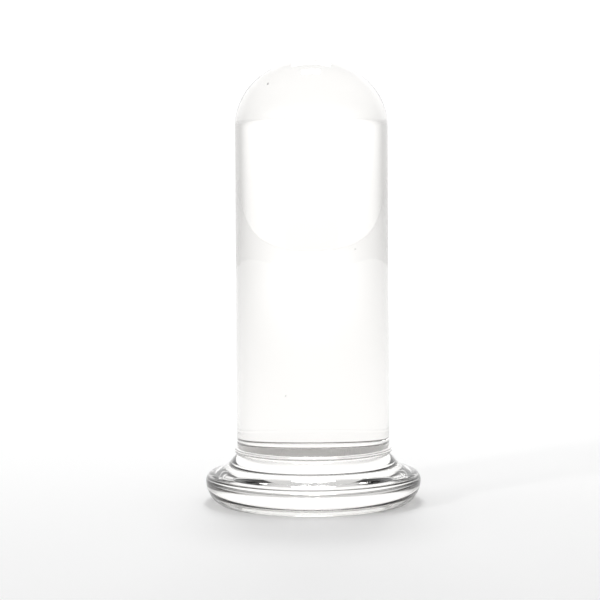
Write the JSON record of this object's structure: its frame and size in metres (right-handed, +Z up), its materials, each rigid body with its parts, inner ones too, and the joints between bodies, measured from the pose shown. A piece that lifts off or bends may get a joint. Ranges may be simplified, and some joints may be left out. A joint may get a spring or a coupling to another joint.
{
  "type": "domed glass column",
  "caption": "Solid clear-glass column with a domed top, standing on a flared foot with a rolled rim and stepped rings; flat underside.",
  "frame": {"origin": "centre of the flat underside of the foot, on the resting surface", "axes": "+Z up along the axis of revolution, from the foot to the dome; X and Y are interchangeable, because the part is round about Z"},
  "size_m": [0.0718, 0.0718, 0.1475],
  "materials": {
    "clear_glass": "clear, fire-polished borosilicate glass"
  },
  "bodies": {
    "root": {"foot": "clear_glass", "step_ring": "clear_glass", "neck_ring": "clear_glass", "shaft": "clear_glass"}
  },
  "joints": []
}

OBJECTIVE » Print the material verbatim, all of it.

SOLUTION TO THE PROBLEM »
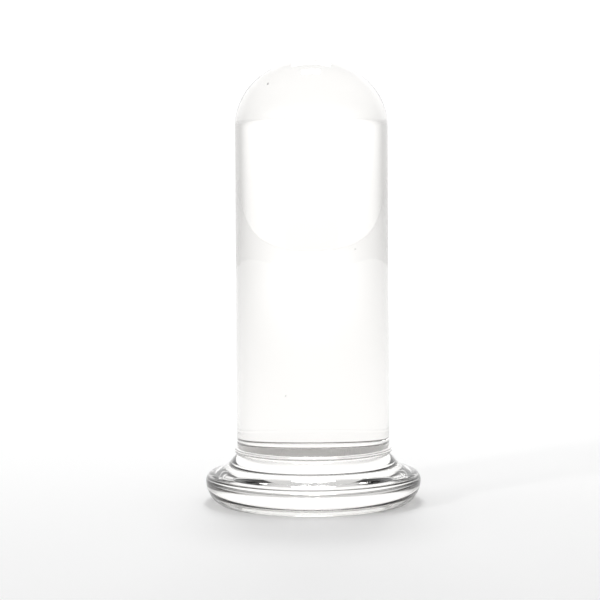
Write the JSON record of this object's structure: its frame and size in metres (right-handed, +Z up), its materials, each rigid body with its parts, inner ones too, and the joints between bodies, measured from the pose shown. A piece that lifts off or bends may get a joint. Ranges may be simplified, and some joints may be left out. A joint may get a spring or a coupling to another joint.
{
  "type": "domed glass column",
  "caption": "Solid clear-glass column with a domed top, standing on a flared foot with a rolled rim and stepped rings; flat underside.",
  "frame": {"origin": "centre of the flat underside of the foot, on the resting surface", "axes": "+Z up along the axis of revolution, from the foot to the dome; X and Y are interchangeable, because the part is round about Z"},
  "size_m": [0.0718, 0.0718, 0.1475],
  "materials": {
    "clear_glass": "clear, fire-polished borosilicate glass"
  },
  "bodies": {
    "root": {"foot": "clear_glass", "step_ring": "clear_glass", "neck_ring": "clear_glass", "shaft": "clear_glass"}
  },
  "joints": []
}